The Sentinel's Test.png

 

The Sentinel’s Test was by far the hardest cover I’ve made. It took me hours to find the right pictures to convey the magical aspects of this story. (The main character is a faerie elemental who can control fire and she lives on an island filled with other magical creatures.) I knew I wanted the girl to have her back turned like this, but I couldn’t seem to find a red headed girl in this pose. I ended up finding a close up of a red head’s hair just after it was cut, and had to combine that picture with a picture of a blond with her back turned.
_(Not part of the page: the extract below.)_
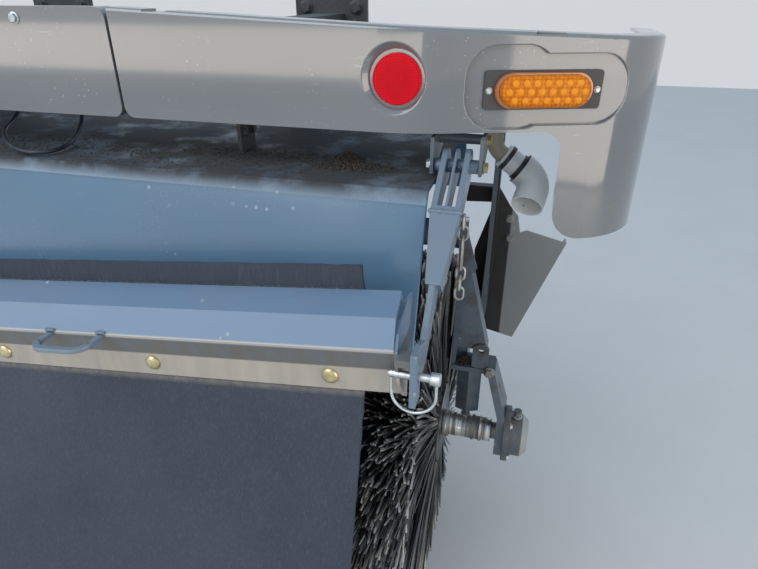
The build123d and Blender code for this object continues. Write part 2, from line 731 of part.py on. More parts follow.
fold = Polyline((gusset_in, gusset_y), (gusset_ridge, gusset_y - gusset_fold), (gusset_out, gusset_y),
                (gusset_out, gusset_y + gusset_plate), (gusset_ridge, gusset_y + gusset_plate - gusset_fold),
                (gusset_in, gusset_y + gusset_plate), close=True)
gusset = Pos(0, 0, hub_z + spool_r + 8) * extrude(make_face(fold), elbow_z - hub_z - spool_r - 8)
broom_arm = trail + upright + rear_face + side_lip + head + tie + stop_lug + drop + gusset
broom_arm -= rod(hub_shaft_r + running_gap, hub_plate_x - 20, hub_plate_out_x + 20, hub_y, hub_z)
save(broom_arm, "broom_arm_right")
save(mirrored(broom_arm), "broom_arm_left")
save(rod(torque_tube_r, -broom_arm_x, broom_arm_x, tube_y, tube_z), "broom_torque_tube")

# Hub motors: a flange against the plate, a body, a stepped cap and one port for the hose
body_x = hub_plate_out_x + motor_flange
cap_x = body_x + motor_body
motor = rod(motor_flange_r, hub_plate_out_x, body_x, hub_y, hub_z)
motor += rod(motor_r, body_x, cap_x, hub_y, hub_z)
motor += Pos(cap_x + motor_cap / 2, hub_y, hub_z) * Rot(0, 90, 0) * Cone(motor_r, motor_cap_r, motor_cap)
motor += Pos(body_x + motor_body / 2, hub_y, hub_z) * extrude(Circle(motor_port_r), motor_r + motor_port)
save(pair(motor), "hub_motors")

# Pivot brackets that hold the broom arms: a post down from each outrigger with a pin
outriggers = box(rail_centre_x + rail_width / 2, post_x + post_plate + outrigger_end,
                 outrigger_y, outrigger_front_y,
                 cross_bottom_z, cross_bottom_z + outrigger)
save(pair(outriggers), "side_outriggers")
post_front_y = deflector_y - deflector_thick
post = plate([(post_front_y, cross_bottom_z), (outrigger_y, cross_bottom_z), (outrigger_y, lift_z + 150),
              (lift_y - 34, lift_z + 40), (lift_y - 34, lift_z - 34), (post_front_y, lift_z - 34)],
             post_x, post_x + post_plate)
post += rod(lift_pin_r, broom_arm_x + 1, post_x + post_plate, lift_y, lift_z)
save(post, "broom_pivot_bracket_right")
save(mirrored(post), "broom_pivot_bracket_left")

# Side deflectors: a sheet outside the broom's front corner with a hem, and the stepped plate
# with a top flange that carries it from the strap
sheet = [(post_x + x, z) for x, z in deflector_sheet]
outer_top, outer_low = sheet[2], sheet[3]
deflector = cross_plate(sheet, deflector_y, deflector_thick)
deflector += cross_plate([(post_x + x, z) for x, z in deflector_plate], deflector_y, deflector_thick)
deflector += cross_plate([outer_top, outer_low, (outer_low[0] - deflector_thick, outer_low[1] + 2),
                          (outer_top[0] - deflector_thick, outer_top[1] + 2)],
                         deflector_y + deflector_hem, deflector_hem + deflector_thick)
flange_from, flange_to = deflector_plate[0], deflector_plate[1]
deflector += box(post_x + flange_from[0], post_x + flange_to[0], post_front_y - deflector_flange,
                 deflector_y, flange_from[1] - deflector_thick, flange_from[1])
strap_x = post_x + post_plate
deflector -= box(post_x - 1, strap_x + 1, post_front_y - deflector_flange - 1, post_front_y,
                 strap_foot_z, cross_bottom_z)
deflector += box(strap_x, strap_x + deflector_thick, outrigger_y, post_front_y, strap_foot_z, cross_bottom_z)
save(deflector, "side_deflector_right")
save(mirrored(deflector), "side_deflector_left")

# Vent pipe on the right: a thin pipe down from behind the bumper, a clamped sleeve that runs
# out and down, and a wide outlet elbow with its open mouth turned to the rear
foot = Vector(pipe_x, pipe_y, -pipe_drop)
bend = foot + Vector(outlet_offset[0], 0, outlet_offset[1])
mouth_end = bend + Vector(*outlet_reach)
sleeve_run = bend - foot
pipe_line = FilletPolyline((pipe_x, pipe_y, 0), foot, foot + sleeve_run * 0.4, radius=pipe_bend_r)
pipe = sweep(Plane(origin=pipe_line @ 0, z_dir=pipe_line % 0) * Circle(pipe_r), path=pipe_line)
for at, radius, length in [(0.22, sleeve_r, 0.52), (0.27, sleeve_band_r, None), (0.55, sleeve_band_r, None)]:
    # place along the run, radius, and length as a share of the run or one band
    tall = sleeve_band if length is None else length * sleeve_run.length
    ring = Plane(origin=foot + sleeve_run * at, z_dir=sleeve_run)
    pipe += ring * extrude(Circle(radius), tall)
outlet_line = FilletPolyline(foot + sleeve_run * 0.62, bend, mouth_end, radius=outlet_bend_r)
outlet_start = Plane(origin=outlet_line @ 0, z_dir=outlet_line % 0)
outlet = sweep(outlet_start * Circle(outlet_r), path=outlet_line)
bore_line = FilletPolyline(foot + sleeve_run * 0.66, bend, mouth_end + Vector(*outlet_reach) * 0.2,
                           radius=outlet_bend_r)
bore_start = Plane(origin=bore_line @ 0, z_dir=bore_line % 0)
outlet -= sweep(bore_start * Circle(outlet_r - outlet_wall), path=bore_line)
pipe += outlet
save(pipe, "vent_pipe")
pipe_clamp = box(pipe_x - 15, pipe_x + 15, rail_rear_y, pipe_y - pipe_r - 3, clamp_z, clamp_z + clamp_height)
pipe_clamp += Pos(pipe_x, pipe_y, clamp_z) * extrude(Circle(pipe_r + 5), clamp_height)
pipe_clamp -= Pos(pipe_x, pipe_y, clamp_z - 1) * extrude(Circle(pipe_r + 0.2), clamp_height + 2)
save(pipe_clamp, "pipe_bracket")

# Cable that hangs in a loop under the middle of the bumper, between two glands
gland_z = cross_bottom_z - gland_length
right_gland_x, left_gland_x = gland_x
cable_points = [(right_gland_x, gland_y, gland_z), (42, -560, -102), (42.5, -564, -115), (45, -575, -128),
                (52, -595, -139), (64, -625, -146.5), (78, -660, -150.5), (82, -697, -152), (66, -718, -152.5),
                (36, -724, -152), (2, -716, -149), (-32, -697, -144), (-64, -672, -138), (-88, -646, -133),
                (-104, -620, -129.5), (-115, -597, -126.5), (-122, -579, -121.5), (-124.5, -567, -112.5),
                (-125, -560, -101), (left_gland_x, gland_y, gland_z)]


def bend_radii(points):
    radii = []
    for before, here, after in zip(points, points[1:], points[2:]):
        a = Vector(*here) - Vector(*before)
        b = Vector(*after) - Vector(*here)
        turn = math.radians(a.get_angle(b))
        radii.append(0.45 * min(a.length, b.length) / math.tan(turn / 2))
    return radii


cable_radii = bend_radii(cable_points)
print("cable radii", [round(r, 1) for r in cable_radii])
cable_line = FilletPolyline(*cable_points, radius=cable_radii)
cable_section = Plane(origin=cable_line @ 0, z_dir=cable_line % 0) * RegularPolygon(cable_r, 8)
cable = sweep(cable_section, path=cable_line)
print("cable length", round(cable_line.length, 1))
print("cable volume over section times length",
      round(cable.volume / (cable_section.area * cable_line.length), 4))
save(cable, "cable_loop")
glands = [Pos(x, gland_y, gland_z) * extrude(RegularPolygon(gland_r, 6), gland_length) for x in gland_x]
save(Compound(children=glands), "cable_glands")
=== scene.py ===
import math
import random

import bmesh
import bpy
from mathutils import Matrix, Vector
from mathutils import noise as mesh_noise


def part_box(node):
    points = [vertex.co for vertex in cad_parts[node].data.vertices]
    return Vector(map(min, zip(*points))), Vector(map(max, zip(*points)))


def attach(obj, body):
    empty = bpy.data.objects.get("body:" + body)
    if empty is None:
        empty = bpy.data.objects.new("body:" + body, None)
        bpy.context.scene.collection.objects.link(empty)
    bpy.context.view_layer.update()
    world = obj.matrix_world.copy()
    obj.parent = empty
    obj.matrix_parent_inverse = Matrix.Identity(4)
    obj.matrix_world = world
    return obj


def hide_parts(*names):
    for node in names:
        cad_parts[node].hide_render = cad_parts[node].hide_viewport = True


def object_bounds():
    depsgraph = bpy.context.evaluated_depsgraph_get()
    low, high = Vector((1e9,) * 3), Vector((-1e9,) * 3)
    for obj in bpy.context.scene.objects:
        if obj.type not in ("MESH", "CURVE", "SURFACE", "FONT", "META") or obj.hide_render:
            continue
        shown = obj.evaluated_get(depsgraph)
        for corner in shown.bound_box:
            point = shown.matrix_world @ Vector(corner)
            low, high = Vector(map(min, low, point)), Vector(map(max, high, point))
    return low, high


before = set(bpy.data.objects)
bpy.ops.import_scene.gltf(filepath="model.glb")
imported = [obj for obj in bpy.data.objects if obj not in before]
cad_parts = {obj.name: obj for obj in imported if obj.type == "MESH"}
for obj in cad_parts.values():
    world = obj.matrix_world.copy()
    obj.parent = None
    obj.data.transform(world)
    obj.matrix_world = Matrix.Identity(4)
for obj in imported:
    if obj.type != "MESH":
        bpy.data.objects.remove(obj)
cad_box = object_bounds()
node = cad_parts

# The camera stands behind the machine's right rear corner, a little above the bumper, and
# looks down and forward over the flap, as a person does who leans in to see the broom.
camera_data = bpy.data.cameras.new("camera")
camera_data.lens = 27.07
camera_data.sensor_width = 36.0
camera = bpy.data.objects.new("camera", camera_data)
bpy.context.scene.collection.objects.link(camera)
camera_right = Vector((0.9659, 0.2588, 0.0))
camera_back = Vector((0.2300, -0.8583, 0.4586)).normalized()
camera_up = camera_back.cross(camera_right).normalized()
camera.matrix_world = Matrix.Translation((0.993, -1.62, 0.13)) @ Matrix(
    (camera_right, camera_up, camera_back)).transposed().to_4x4()
camera_data.clip_end = 60
bpy.context.scene.camera = camera


# Cable loop: a black rubber lead, 8 mm thick, that leaves one gland under the cross member,
# sags to just above the hood's deck and goes back up into the other gland.
def link_piece(name, data):
    piece = bpy.data.objects.new(name, data)
    bpy.context.scene.collection.objects.link(piece)
    return piece


def put(tree, kind, inputs=None, **settings):
    """Adds a node, sets what it is told, and links or fills its inputs by name or by number."""
    new = tree.nodes.new(kind)
    for key, value in settings.items():
        setattr(new, key, value)
    for key, value in (inputs or {}).items():
        socket = new.inputs[key]
        if isinstance(value, bpy.types.NodeSocket):
            tree.links.new(value, socket)
        else:
            socket.default_value = value
    return new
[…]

Once the pictures were merged and the extra parts erased, it was only a matter of finding the right kind of wings and the balls of fire. (In the book, the main character’s wings appear to be made out of smoke, but this was the closest I could get to that.) Despite it all, I’m very pleased with the result.

So what’s the point?

As She Latitude so eloquently pointed out in her post, there are a lot of book cover turn-offs today. Why? I have no idea. With the rise of self-published authors who have complete creative control of what their books look and sound like, shouldn’t there be a rise in unique book covers as well? It takes time and work, but making a unique, good quality, eye-catching cover is totally doable. If I can do it, without formal education or photo editing knowledge, others can most certainly do it! I’d say it’s high time we start a new trend of book covers that actually cater to the audiences we’re writing for and represent the overall themes of our stories. Who’s with me?